L’incendie qui change la donne
Plusieurs incendies ont marqué l’histoire de Paris et les esprits, tels ceux de l’Opéra-Comique (1887) ou du Bazar de la Charité (1897). Mais c’est celui de la Maison Godillot qui va changer considérablement l’organisation et les conditions de travail des sapeurs-pompiers. Le 1er juillet 1895, un violent incendie éclate à la Société Générale des fournitures militaires, anciennement Maison Godillot. Le sinistre s’achève vers 19 heures après avoir endommagé les maisons avoisinantes. L’arrivée tardive des pompes est montrée comme principale responsable de l’extension du feu. En effet, les postes à pompes se trouvaient en périphérie de la ville.
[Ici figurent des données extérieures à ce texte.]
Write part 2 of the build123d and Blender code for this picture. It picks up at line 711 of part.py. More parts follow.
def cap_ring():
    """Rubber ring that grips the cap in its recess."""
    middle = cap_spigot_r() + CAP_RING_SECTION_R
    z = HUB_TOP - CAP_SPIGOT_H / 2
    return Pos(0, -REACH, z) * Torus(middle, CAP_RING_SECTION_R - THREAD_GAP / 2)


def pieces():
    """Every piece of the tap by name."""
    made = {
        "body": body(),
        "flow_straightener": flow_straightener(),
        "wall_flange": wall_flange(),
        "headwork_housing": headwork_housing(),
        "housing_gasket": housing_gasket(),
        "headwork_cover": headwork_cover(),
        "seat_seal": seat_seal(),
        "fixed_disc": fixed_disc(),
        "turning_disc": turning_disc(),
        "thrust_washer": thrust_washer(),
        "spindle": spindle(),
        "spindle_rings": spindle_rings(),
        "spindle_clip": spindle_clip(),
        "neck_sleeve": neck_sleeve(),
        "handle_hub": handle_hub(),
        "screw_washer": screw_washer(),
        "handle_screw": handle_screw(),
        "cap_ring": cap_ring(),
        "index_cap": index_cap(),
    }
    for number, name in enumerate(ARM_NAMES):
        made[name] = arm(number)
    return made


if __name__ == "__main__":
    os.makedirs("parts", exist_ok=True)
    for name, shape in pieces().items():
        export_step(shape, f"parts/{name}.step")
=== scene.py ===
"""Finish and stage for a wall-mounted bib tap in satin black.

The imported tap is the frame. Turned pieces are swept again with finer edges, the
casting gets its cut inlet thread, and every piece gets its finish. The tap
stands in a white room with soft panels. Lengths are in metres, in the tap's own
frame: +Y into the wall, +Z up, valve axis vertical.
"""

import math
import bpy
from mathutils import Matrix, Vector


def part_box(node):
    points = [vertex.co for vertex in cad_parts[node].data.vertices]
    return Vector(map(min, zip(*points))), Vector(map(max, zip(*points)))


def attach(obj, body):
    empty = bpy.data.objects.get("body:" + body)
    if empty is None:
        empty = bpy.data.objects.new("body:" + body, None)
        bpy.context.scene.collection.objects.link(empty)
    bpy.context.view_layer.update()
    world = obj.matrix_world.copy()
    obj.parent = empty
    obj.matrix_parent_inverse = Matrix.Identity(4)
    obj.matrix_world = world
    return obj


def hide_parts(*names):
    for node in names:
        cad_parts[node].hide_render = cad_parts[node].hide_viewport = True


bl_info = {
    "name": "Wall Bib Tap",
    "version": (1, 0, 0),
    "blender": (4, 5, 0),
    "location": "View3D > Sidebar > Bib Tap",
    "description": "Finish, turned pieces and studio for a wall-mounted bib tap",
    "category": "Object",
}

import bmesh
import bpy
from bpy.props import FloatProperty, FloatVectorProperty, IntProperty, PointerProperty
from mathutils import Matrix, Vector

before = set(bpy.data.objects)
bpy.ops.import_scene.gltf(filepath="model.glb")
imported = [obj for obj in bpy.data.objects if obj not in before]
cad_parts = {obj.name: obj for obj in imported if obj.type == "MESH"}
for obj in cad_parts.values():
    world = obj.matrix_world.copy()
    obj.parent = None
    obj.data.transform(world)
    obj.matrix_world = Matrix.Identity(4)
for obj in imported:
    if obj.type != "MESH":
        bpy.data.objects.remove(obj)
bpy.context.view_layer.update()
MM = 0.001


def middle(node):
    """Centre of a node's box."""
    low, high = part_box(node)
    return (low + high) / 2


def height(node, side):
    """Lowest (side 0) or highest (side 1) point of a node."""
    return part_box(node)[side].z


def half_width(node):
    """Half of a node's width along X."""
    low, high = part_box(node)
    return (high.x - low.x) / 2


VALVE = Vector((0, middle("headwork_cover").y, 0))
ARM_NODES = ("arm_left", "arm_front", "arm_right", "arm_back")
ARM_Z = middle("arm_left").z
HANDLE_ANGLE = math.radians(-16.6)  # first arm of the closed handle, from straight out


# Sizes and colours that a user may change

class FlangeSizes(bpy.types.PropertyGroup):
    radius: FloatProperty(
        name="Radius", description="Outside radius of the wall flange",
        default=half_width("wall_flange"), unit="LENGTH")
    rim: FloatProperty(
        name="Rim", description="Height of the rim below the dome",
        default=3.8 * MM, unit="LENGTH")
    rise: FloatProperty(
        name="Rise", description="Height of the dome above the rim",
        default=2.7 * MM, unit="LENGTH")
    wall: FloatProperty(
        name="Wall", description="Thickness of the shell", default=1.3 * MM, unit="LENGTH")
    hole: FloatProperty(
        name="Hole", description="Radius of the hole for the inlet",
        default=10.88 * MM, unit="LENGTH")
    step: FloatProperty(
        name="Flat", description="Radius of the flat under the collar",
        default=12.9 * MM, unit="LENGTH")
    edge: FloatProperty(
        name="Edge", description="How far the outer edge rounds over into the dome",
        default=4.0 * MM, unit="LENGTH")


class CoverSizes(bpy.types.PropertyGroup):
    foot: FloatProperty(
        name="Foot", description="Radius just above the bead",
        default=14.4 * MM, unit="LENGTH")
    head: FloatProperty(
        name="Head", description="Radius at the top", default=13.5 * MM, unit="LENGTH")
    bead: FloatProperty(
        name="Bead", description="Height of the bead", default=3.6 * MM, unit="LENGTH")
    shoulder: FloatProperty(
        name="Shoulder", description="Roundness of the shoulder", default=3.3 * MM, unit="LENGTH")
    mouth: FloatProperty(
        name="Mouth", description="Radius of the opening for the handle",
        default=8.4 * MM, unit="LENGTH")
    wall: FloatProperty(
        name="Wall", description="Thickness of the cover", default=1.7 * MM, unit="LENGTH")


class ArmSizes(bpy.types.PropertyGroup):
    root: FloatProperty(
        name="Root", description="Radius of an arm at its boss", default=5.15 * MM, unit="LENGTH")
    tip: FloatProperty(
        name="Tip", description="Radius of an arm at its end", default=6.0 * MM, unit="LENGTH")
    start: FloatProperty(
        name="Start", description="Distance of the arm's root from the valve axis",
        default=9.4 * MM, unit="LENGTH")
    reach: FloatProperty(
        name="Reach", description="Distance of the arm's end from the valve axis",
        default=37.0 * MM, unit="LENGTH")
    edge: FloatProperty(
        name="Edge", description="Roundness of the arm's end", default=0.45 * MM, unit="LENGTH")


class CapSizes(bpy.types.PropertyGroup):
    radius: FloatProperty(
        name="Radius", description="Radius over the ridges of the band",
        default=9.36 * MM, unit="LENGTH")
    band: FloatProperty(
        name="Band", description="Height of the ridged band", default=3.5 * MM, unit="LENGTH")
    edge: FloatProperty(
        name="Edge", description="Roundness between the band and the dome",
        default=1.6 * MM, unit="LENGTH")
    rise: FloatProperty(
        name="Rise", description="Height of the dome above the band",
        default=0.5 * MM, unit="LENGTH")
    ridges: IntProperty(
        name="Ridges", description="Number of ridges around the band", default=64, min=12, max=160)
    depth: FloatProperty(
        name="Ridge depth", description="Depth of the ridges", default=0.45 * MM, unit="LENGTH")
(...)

Une vague de mécontentement se fait sentir et on pointe du doigt l’absence de casernes dans Paris, promises depuis 1873. Un an plus tard débute la construction de treize centres de secours, dont la majorité est toujours en activité aujourd’hui. L’actuelle brigade de sapeurs-pompiers de Paris compte 8 700 militaires et assure la sécurité de Paris et des trois départements périphériques. Elle possède aussi des détachements en province et à l’étranger. Leurs missions ne sont plus limitées à la lutte contre l’incendie, mais relèvent plus largement du secours aux victimes. Leur devise est d’ailleurs, depuis 1941, « Sauver ou périr ».